We have been doing some experiment on optimizing for size, and currently it can be reduced to ~3k on 8-bit AVR. It only contains impl/table for single-precision binary32, and double-precision requires quite more, but at the same time much of the bloat is due to how limited AVR is. On platforms like x64 it should be much smaller.

You can certainly say 3k is still huge though.

mananaysiempre · on Sept 1, 2024

> It's kind of mindblowing to see how much code floating point formatting needs.

If you want it to be fast. The baseline implementation isn’t terrible[1,2] even if it is still ultimately an implementation of arbitrary-precision arithmetic.

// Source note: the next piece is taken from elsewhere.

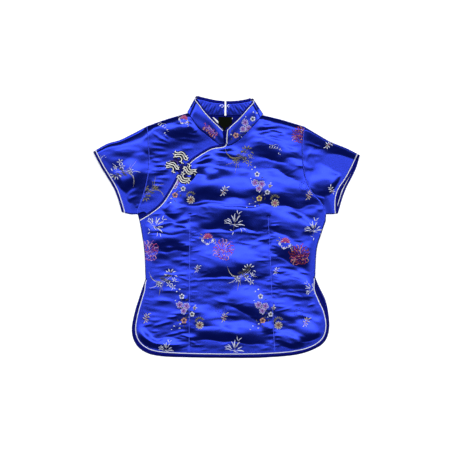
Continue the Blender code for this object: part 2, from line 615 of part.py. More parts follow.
def add_sleeve(group, side):
    if side < 0:
        name, armhole, top, under = "sleeve_left", ARMHOLE_LEFT, SLEEVE_TOP_LEFT, UNDERARM_LEFT
        hems = (SLEEVE_HEM_LEFT, SLEEVE_HEM_LEFT)
    else:
        name, armhole, top, under = "sleeve_right", ARMHOLE_RIGHT, SLEEVE_TOP_RIGHT, UNDERARM_RIGHT
        hems = (SLEEVE_HEM_RIGHT, SLEEVE_BACK_HEM_RIGHT)
    start = offset(smooth(armhole), -side * SEAM / 2)
    top_edge = smooth(top)
    under_edge = smooth(under)
    top_edge[0], under_edge[0] = start[-1], start[0]

    def sleeve_front(points):
        return sleeve_height(points, start)

    def hem_at(hem, distance):
        line = offset(smooth(hem), side * distance)
        line[0] = shortened(under_edge, distance)[-1] if distance else under_edge[-1]
        line[-1] = shortened(top_edge, distance)[-1] if distance else top_edge[-1]
        return line

    walls = []
    for hem in hems:
        end = hem_at(hem, PANEL_OFFSET)
        walls.append(coons(resample(start, SLEEVE_FINE), resample(end, SLEEVE_FINE),
                           resample(shortened(under_edge, PANEL_OFFSET), SLEEVE_ALONG),
                           resample(shortened(top_edge, PANEL_OFFSET), SLEEVE_ALONG)))
    rings = [flat_ring(front, back, sleeve_front, 0.0, CLOTH_FOLD_POINTS)
             for front, back in zip(*walls)]
    for fold in (SLEEVE_AROUND + 1, -1):
        away = rings[1][fold] - rings[0][fold]
        rings[0][fold] += away * FOLD_NOTCH / np.linalg.norm(away)
    add_ring_sheet(group, name, np.array(rings), SATIN, side)

    def piping_middle(points):
        return sleeve_front(points) - CLOTH + PIPING_RADIUS

    front, back = (hem_at(hem, PIPING_OFFSET) for hem in hems)
    ring = flat_ring(front, back, piping_middle, PIPING_RADIUS, TRIM_FOLD_POINTS)
    add_tube(group, name + "_piping", ring, PIPING_RADIUS, PIPING, closed=True)
    edges = []
    for distance in (BINDING_WIDTH - SEAM, 0.0):
        front, back = (hem_at(hem, distance) for hem in hems)
        edges.append(flat_ring(front, back, sleeve_front, 0.0, TRIM_FOLD_POINTS))
    add_ring_sheet(group, name + "_binding", np.array(edges), BINDING, side)


def add_ring_sheet(group, name, rings, look, side):
    """A wall through closed rings; the side says which way round they run."""
    closed = np.concatenate([rings, rings[:, :1]], axis=1)
    if side > 0:
        closed = closed[:, ::-1]
    piece = add_sheet(group, name, closed, look)
    shape = bmesh.new()
    shape.from_mesh(piece.data)
    bmesh.ops.remove_doubles(shape, verts=shape.verts, dist=MERGE_DISTANCE)
    shape.to_mesh(piece.data)
    shape.free()
    return piece


def folded(back, front, tip, front_z):
    """A line over both layers of a flat fold, from z = 0 round the fold's tip to the front layer."""
    base, lift = (back[-1] + front[0]) / 2, front_z[0] / 2
    turns = np.radians(COLLAR_FOLD_TURNS)
    turned = base + np.outer(np.cos(turns), np.array(tip) - base)
    return np.vstack([with_height(back, 0.0), np.column_stack([turned, lift + lift * np.sin(turns)]),
                      np.column_stack([front, front_z])])


def collar_lines(side):
    """The seam and the upper edge of half of the collar, both from the centre back."""
    if side < 0:
        back_seam = smooth(BACK_NECK)[::-1]
        back_seam = back_seam[back_seam[:, 0] < CENTRE_BACK - SLIT_HALF_GAP]
        front_seam, tips = smooth(NECK_LEFT), COLLAR_FOLD_LEFT
        back_top, front_top = smooth(COLLAR_BACK_TOP_LEFT), smooth(COLLAR_FRONT_TOP_LEFT)
    else:
        back_seam = smooth(BACK_NECK)
        back_seam = back_seam[back_seam[:, 0] > CENTRE_BACK + SLIT_HALF_GAP]
        front_seam, tips = smooth(NECK_RIGHT), COLLAR_FOLD_RIGHT
        back_top, front_top = smooth(COLLAR_BACK_TOP_RIGHT), smooth(COLLAR_FRONT_TOP_RIGHT)
    back_seam = shortened(offset(back_seam, side * SEAM), FOLD_INSET)
    front_seam = shortened(offset(front_seam, side * SEAM), FOLD_INSET)[::-1]
    front_seam = resample(front_seam, COLLAR_FRONT_COUNT)
    front_top = resample(front_top, COLLAR_FRONT_COUNT)
    seam_z = np.maximum(front_height(front_seam) + COLLAR_SEAM_LIFT, COLLAR_FOLD_HEIGHT)
    risen = ease(np.linspace(0.0, 2.0, COLLAR_FRONT_COUNT + 1))
    top_z = seam_z + COLLAR_RISE * (COLLAR_START_RISE + (1.0 - COLLAR_START_RISE) * risen)
    return (folded(resample(back_seam, COLLAR_BACK_COUNT), front_seam, tips[0], seam_z),
            folded(resample(back_top, COLLAR_BACK_COUNT), front_top, tips[1], top_z))


def add_collar(group, side):
    """Half of the collar: flat at the back, folded at the side of the neck, risen in front."""
    name = "collar_left" if side < 0 else "collar_right"
    seam, top = collar_lines(side)
    rise = top - seam
    rise /= np.linalg.norm(rise, axis=1)[:, None]
    middle = (seam + top) / 2
    middle[-COLLAR_FRONT_COUNT:, 2] += COLLAR_BULGE
    out = np.cross(np.gradient(top, axis=0), rise)
    out *= -side / np.linalg.norm(out, axis=1)[:, None]
    away = COLLAR_GAP + PIPING_RADIUS
    at_fold = np.zeros((len(top), 1))
    at_fold[COLLAR_BACK_COUNT:-COLLAR_FRONT_COUNT] = COLLAR_FOLD_EASE
    piping = top + rise * (away + at_fold) - out * CLOTH / 2
    inner = top + rise * 2 * (away + at_fold)
    outer = inner + rise * COLLAR_BINDING
    if side > 0:
        end = np.array(COLLAR_FRONT_END)
        drop = np.linspace(top[-1, 2], seam[-1, 2], len(end))
        end_line = np.vstack([piping[-1:, :2], end])
        piping = np.vstack([piping, np.column_stack([end, drop - CLOTH / 2])])
        inner = np.vstack([inner, np.column_stack([offset(end_line, -away)[1:], drop])])
        outer = np.vstack([outer, np.column_stack([offset(end_line, -away - COLLAR_BINDING)[1:], drop])])
    piping[:, 2] = np.maximum(piping[:, 2], PIPING_RADIUS)
    bands = (np.stack([seam, middle, top]), np.stack([inner, outer]))
    if side > 0:
        bands = tuple(band[:, ::-1] for band in bands)
    add_sheet(group, name, bands[0], SATIN)
    add_sheet(group, name + "_binding", bands[1], BINDING)
    add_tube(group, name + "_piping", piping, PIPING_RADIUS, PIPING)


def add_hems(group):
    """Side by side beside each hem: the binding on the outside, then the piping."""
    for name, points, radius, face in (("hem_front", FRONT_HEM, PIPING_RADIUS, EDGE_HEIGHT),
                                       ("hem_back", BACK_HEM, BACK_PIPING_RADIUS, CLOTH)):
        outer = smooth(points, HEM_COUNT)
        inner = hem_line(points, HEM_COUNT, 0.0)
        add_strip(group, name + "_binding", with_height(inner, face), with_height(outer, face), BINDING)
        piping = with_height(hem_line(points, HEM_COUNT, SEAM + radius), face - CLOTH + radius)
        add_tube(group, name + "_piping", piping, radius, PIPING)


def add_placket(group):
    line = smooth(PLACKET, PLACKET_COUNT)
    height = front_height(line)
    middle = np.column_stack([line, height - CLOTH + PIPING_RADIUS])
    add_tube(group, "placket_piping", middle, PIPING_RADIUS, PIPING)
    bound = line[line[:, 0] < PLACKET_BINDING_START]
    inner = offset(bound, -(PIPING_RADIUS + SEAM))
    outer = offset(bound, -(PIPING_RADIUS + SEAM + BINDING_WIDTH))
    height = front_height(bound)
    add_strip(group, "placket_binding", with_height(inner, height), with_height(outer, height), BINDING)


def surface_finder(pieces):
    """A function that gives the height of the highest of some pieces near a place."""
    bpy.context.view_layer.update()
    graph = bpy.context.evaluated_depsgraph_get()
    trees = [BVHTree.FromObject(piece, graph) for piece in pieces]
    down = Vector((0.0, 0.0, -1.0))

    def highest(x, y, reach):
        found = 0.0
        for away, turn in RAY_PLACES:
            start = Vector((x + reach * away * math.cos(turn), y + reach * away * math.sin(turn), RAY_START))
            for tree in trees:
                hit = tree.ray_cast(start, down)[0]
                if hit is not None:
                    found = max(found, hit.z)
        return found

    return highest


def laid_cord(line, radius, highest):
    """A cord's middle line, just clear of the cloth under it."""
    heights = [highest(x, y, radius + CORD_REACH) + FROG_LIFT + radius for x, y in line]
    return np.column_stack([line, heights])


def add_frog(group, highest):
    for name, x, y, turn, size in LOBES:
        line = turned(smooth(LOBE_CORD, LOBE_COUNT) * size, turn, (x, y))
        add_tube(group, name, laid_cord(line, LOBE_RADIUS, highest), LOBE_RADIUS, CORD)
    around = KNOT_RADIUS + SEAM + LOOP_RADIUS
    turns = np.radians(np.linspace(LOOP_OPENING, 360 - LOOP_OPENING, LOOP_STATIONS))
    ring = np.column_stack([np.cos(turns), np.sin(turns)]) * around
    loop = np.vstack([(LOOP_TAIL, LOOP_SPREAD), ring, (LOOP_TAIL, -LOOP_SPREAD)])
    line = turned(resample(loop, LOOP_COUNT), LOOP_TURN, KNOT_PLACE)
    add_tube(group, "frog_loop", laid_cord(line, LOOP_RADIUS, highest), LOOP_RADIUS, NAVY)
    bpy.ops.mesh.primitive_uv_sphere_add(segments=KNOT_SEGMENTS, ring_count=KNOT_RINGS, radius=KNOT_RADIUS)
    knot = bpy.context.object
    knot.name = "frog_knot"
    knot.data.transform(Matrix.Diagonal((1.0, 1.0, KNOT_FLATNESS, 1.0)))
    knot.data.materials.append(material(NAVY))
    knot.data.shade_smooth()
    for old in knot.users_collection:
        old.objects.unlink(knot)
    group.objects.link(knot)
    base = highest(*KNOT_PLACE, KNOT_RADIUS)
    knot.location = (*KNOT_PLACE, base + FROG_LIFT + KNOT_RADIUS * KNOT_FLATNESS)


def turned(points, degrees, middle):
    """Points about the origin, turned and then moved to a middle."""
    angle = math.radians(degrees)
    turn = np.array([(math.cos(angle), -math.sin(angle)), (math.sin(angle), math.cos(angle))])
    return points @ turn.T + np.array(middle)


def add_tape(group, name, centre, size, degrees, base, thickness, look):
    corners = np.array([(-1, -1), (1, -1), (1, 1), (-1, 1)]) * np.array(size) / 2
    add_plate(group, name, turned(corners, degrees, centre), base, thickness, look)


def add_neck_fittings(group):
    for name, wire in (("hook", HOOK_WIRE), ("eye", EYE_WIRE)):
        line = with_height(smooth(wire, WIRE_COUNT), CLOTH + SEAM + WIRE_RADIUS)
        add_tube(group, name, line, WIRE_RADIUS, METAL)
    tag_base = CLOTH + SEAM
    label_base = tag_base + TAG_THICKNESS + SEAM
    add_tape(group, "size_tag", TAG_CENTRE, TAG_SIZE, TAG_TURN, tag_base, TAG_THICKNESS, WHITE)
    add_tape(group, "neck_label", LABEL_CENTRE, LABEL_SIZE, 0, label_base, LABEL_THICKNESS, BLACK)


def main():
    clear_scene()
    group = part_collection()
    front = add_front(group)
    underlap = add_underlap(group)
    add_backs(group)
    for side in (-1, 1):
        add_sleeve(group, side)
        add_collar(group, side)
    add_hems(group)
    add_placket(group)
    covered = [front, underlap, bpy.data.objects["placket_binding"], bpy.data.objects["placket_piping"]]
    add_frog(group, surface_finder(covered))
    add_neck_fittings(group)


main()
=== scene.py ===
"""The looks of a short-sleeved satin brocade blouse that lies flat with its front up.

The shapes follow the tables of the part's own source: metres, +Y towards the collar, +Z up. Each
cloth solid is replaced by a thinner and finer shell of the same form. The brocade's flowers are
raised floats of coloured silk that lie on the shells.
"""
import math
from collections import namedtuple

import bmesh
import bpy
import numpy as np
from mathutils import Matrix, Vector
from mathutils.bvhtree import BVHTree


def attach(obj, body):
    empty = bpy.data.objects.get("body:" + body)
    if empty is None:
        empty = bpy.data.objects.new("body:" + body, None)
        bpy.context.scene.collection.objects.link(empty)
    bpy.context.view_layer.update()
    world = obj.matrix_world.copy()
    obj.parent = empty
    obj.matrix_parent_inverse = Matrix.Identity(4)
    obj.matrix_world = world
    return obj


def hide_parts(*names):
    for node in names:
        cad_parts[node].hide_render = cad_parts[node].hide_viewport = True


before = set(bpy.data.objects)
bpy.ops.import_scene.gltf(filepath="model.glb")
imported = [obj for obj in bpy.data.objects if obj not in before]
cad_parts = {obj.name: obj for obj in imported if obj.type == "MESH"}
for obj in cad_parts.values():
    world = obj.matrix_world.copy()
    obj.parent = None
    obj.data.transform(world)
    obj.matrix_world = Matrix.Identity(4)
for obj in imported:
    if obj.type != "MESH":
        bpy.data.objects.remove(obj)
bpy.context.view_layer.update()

# Camera and the picture: the world point at the picture's middle and the width that it shows
VIEW_CENTRE = (0.0082, -0.0070, 0.0040)
VIEW_WIDTH = 1.081
CAMERA_HEIGHT = 16.0
SENSOR_WIDTH = 36.0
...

[1] https://research.swtch.com/ftoa

[2] https://go.dev/src/strconv/ftoa.go

vitaut · on Sept 2, 2024

If I interpret the numbers correctly it is of the order of ~1000 times slower than modern algorithms such as Dragonbox.

mananaysiempre · on Sept 2, 2024

Something like that.

The Dragonbox author reports[1] about 25 ns/conversion, Cox reports 1e5 conversions/s, so that’s a factor of 400. We can probably knock off half an order of magnitude for CPU differences if we’re generous (midrange performance-oriented Kaby Lake laptop CPU from 2017 vs Cox’s unspecified laptop CPU ca. 2010), but that’s still a factor of 100. Still a performance chasm.

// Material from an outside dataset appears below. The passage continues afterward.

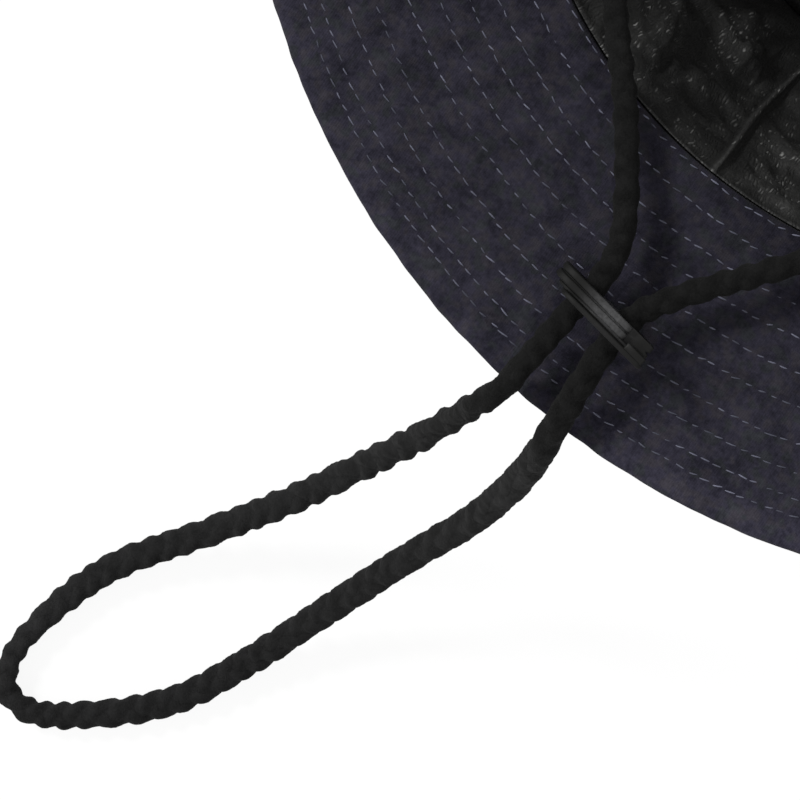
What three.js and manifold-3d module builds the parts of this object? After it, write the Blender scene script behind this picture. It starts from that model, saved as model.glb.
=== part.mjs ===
// Bush hat of navy cotton, lying upside down on its crown, with a mesh lining and a braided
// chin cord that a slider holds in a loop. Millimetres, +Z up, origin on the floor under the crown.
import * as THREE from "three";
import { mergeVertices } from "three/addons/utils/BufferGeometryUtils.js";
import Module from "manifold-3d";

const wasm = await Module();
wasm.setup();

// Driving dimensions
const gap = 0.3; // between pieces that touch
const openingHalfWidth = 94; // seam of brim and crown, from the middle to an ear
const openingHalfLength = 94; // the same seam, from the middle to the front
const tipHalfWidth = 80; // the crown's flat top panel
const tipHalfLength = 82;
const crownHeight = 85; // floor to the brim's visible face at the seam
const cottonThickness = 1.5;
const seamAllowance = 1.8; // how far the crown's rim reaches under the brim
const brimWidth = 52;
const brimThickness = 2.4;
const brimRise = 7; // degrees that the brim climbs outwards
const brimInnerRound = 0.7; // rounding of the brim's seam edge
const meshThickness = 1;
const liningDrop = 1; // how far the lining's edge lies below the brim's face
const liningBillow = 3.2; // how far the loose lining stands up off the crown's top
const cordDiameter = 5.5;
const cordSides = 10;
const cordSteps = 80;
const sliderLength = 22.4;
const sliderHeight = 13;
const sliderCorner = 3;
const sliderEndCorner = 1.2; // at the top of its far end
const sliderHole = 6.6;
const sliderHoleSpacing = 9.2;
const sliderStep = 4.2; // height over its middle to which the ribs step down at the far end
const sliderLean = 14; // degrees that its top leans to the hat's middle
const sliderTurn = -10.5; // degrees that it is turned from the hat's width
const sliderPlace = new THREE.Vector3(-11, -122.7, 97.2);
const hatFaceCount = 72; // faces round the hat
const liningTopFaceCount = 36;

// Slow waves of the soft cloth: the share of the named size that each adds, and where it peaks
const openingWaves = [{ cycles: 2, peak: 30, share: 0.014 }];
const edgeWaves = [
  { cycles: 2, peak: -61.5, share: 0.0225 },
  { cycles: 5, peak: -28, share: 0.002 },
];
const brimLifts = [
  { cycles: 2, peak: -90, share: 0.035 },
  { cycles: 3, peak: 45, share: 0.018 },
  { cycles: 5, peak: 150, share: 0.012 },
];

// Dents of the crown's side: place, height and reach up as shares of the crown's height
const crownDents = [
  { at: 20, height: 0.55, depth: 0.045, spread: 15, reach: 0.3 },
  { at: 74, height: 0.4, depth: 0.03, spread: 20, reach: 0.25 },
  { at: 132, height: 0.6, depth: 0.05, spread: 14, reach: 0.3 },
  { at: 196, height: 0.45, depth: 0.035, spread: 18, reach: 0.35 },
  { at: 305, height: 0.6, depth: 0.03, spread: 13, reach: 0.25 },
];

// Folds of the loose lining: depth as a share of the crown's height, lean in degrees from floor to rim
const liningFolds = [
  { at: -128, lean: 26, depth: 0.045, spread: 6 },
  { at: -108, lean: -22, depth: 0.035, spread: 5.5 },
  { at: -84, lean: 30, depth: 0.05, spread: 6 },
  { at: -62, lean: -14, depth: 0.03, spread: 5.5 },
  { at: -22, lean: 24, depth: 0.04, spread: 7 },
  { at: 26, lean: -28, depth: 0.035, spread: 6.5 },
  { at: 64, lean: 18, depth: 0.045, spread: 7 },
  { at: 112, lean: -20, depth: 0.04, spread: 7 },
  { at: 158, lean: 26, depth: 0.035, spread: 6 },
  { at: -160, lean: -16, depth: 0.04, spread: 6.5 },
];

// The cord's route: from the seam at one ear, over the brim, through the slider, down to the floor,
// round the loop and back to the other ear
const cordRoute = [
  [-89.8, -14.2, 80],
  [-86.5, -15.4, 79.9],
  [-79.6, -21, 79.8],
  [-66, -38.5, 80.7],
  [-42, -76, 86],
  [-27.4, -92.6, 90.8],
  [-16, -110, 94.8],
  [-14.9, -118, 96.2],
  [-16.1, -126, 98],
  [-17.6, -140, 98.4],
  [-18.3, -145.6, 97.2],
  [-19.9, -150.4, 94.1],
  [-22, -162.2, 75],
  [-24.9, -174.5, 58.1],
  [-31.3, -194.8, 34.8],
  [-38.4, -213.3, 19.8],
  [-48.4, -232.8, 8.9],
  [-60.9, -254, 3.5],
  [-66.1, -271.1, 3.1],
  [-66.9, -282.1, 3.1],
  [-64.2, -288.1, 3.1],
  [-58, -289.4, 3.1],
  [-46.7, -282, 3.1],
  [-34.6, -269, 3.1],
  [-26.2, -250.7, 4.9],
  [-20.8, -234.3, 10],
  [-13.2, -207.7, 25.8],
  [-7.6, -187.3, 43.9],
  [-5.3, -164.2, 73.9],
  [-5.8, -150.6, 94.3],
  [-6.2, -145.8, 97.2],
  [-6.6, -140.4, 98.4],
  [-7.1, -127.4, 98.1],
  [-5.9, -119.4, 96.2],
  [9.2, -99.1, 93],
  [31, -74.6, 88.6],
  [65, -35.2, 82.6],
  [78, -21.4, 80.4],
  [85.6, -15.3, 79.9],
  [88.7, -14.1, 80],
];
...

You can likely get some of the performance back by picking the low-hanging fruit, e.g. switching from dumb one-byte bigint limbs in [0,10) to somewhat less dumb 32-bit limbs in [0,1e9). But generally, yes, this looks like a teaching- and microcontroller-class algorithm more than anything I’d want to use on a modern machine.

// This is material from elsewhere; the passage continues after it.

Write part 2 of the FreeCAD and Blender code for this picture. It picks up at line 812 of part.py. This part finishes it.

[1] https://github.com/jk-jeon/dragonbox/blob/master/README.md#p...

vitaut · on Sept 1, 2024

{fmt} has an optional implementation of the old Dragon4 algorithm that is smaller in terms of code size but not as fast.

franga2000 · on Sept 2, 2024

I'm guessing the majority of use-cases limit the number of decimal points that are printed, I wonder if it would be more efficient to multiply by the number of decimals, convert to int, itoa() and insert the decimal point where it belongs...

jk-jeon · on Sept 2, 2024

Not sure what you mean by decimal points. Did you mean the number of decimal digits to be printed in total, or the number of digits after the decimal dot, or something else?

In any case, what Dragonbox and other modern floating-point formatting algorithms do is already roughly what you describe: they compute the integer consisting of digits to be printed, and then print those digits, except:

- Dragonbox and some of other algorithms have totally different requirements than `printf`. The user does not request the precision, rather the algorithm determines the number of digits to print. So `1.2` is printed as `1.2` and `1.199999999999` is printed as `1.199999999999`. You can read about the exact requirements in the Readme page of Dragonbox.

- The core of modern floating-point formatting algorithms is on how to compute the needed multiplication by a power of 10 without needing to do it by the plain bignum arithmetic (which is incredibly slow). Note that a `float` (assuming it's IEEE-754 binary32) instance can be as large as 2^100 or as small as 2^-100. It's nontrivial to deal with these numbers without incorporating bignum arithmetic, and even if you just give up avoiding it, bignum arithmetic itself is quite nontrivial in terms of the code size it requires.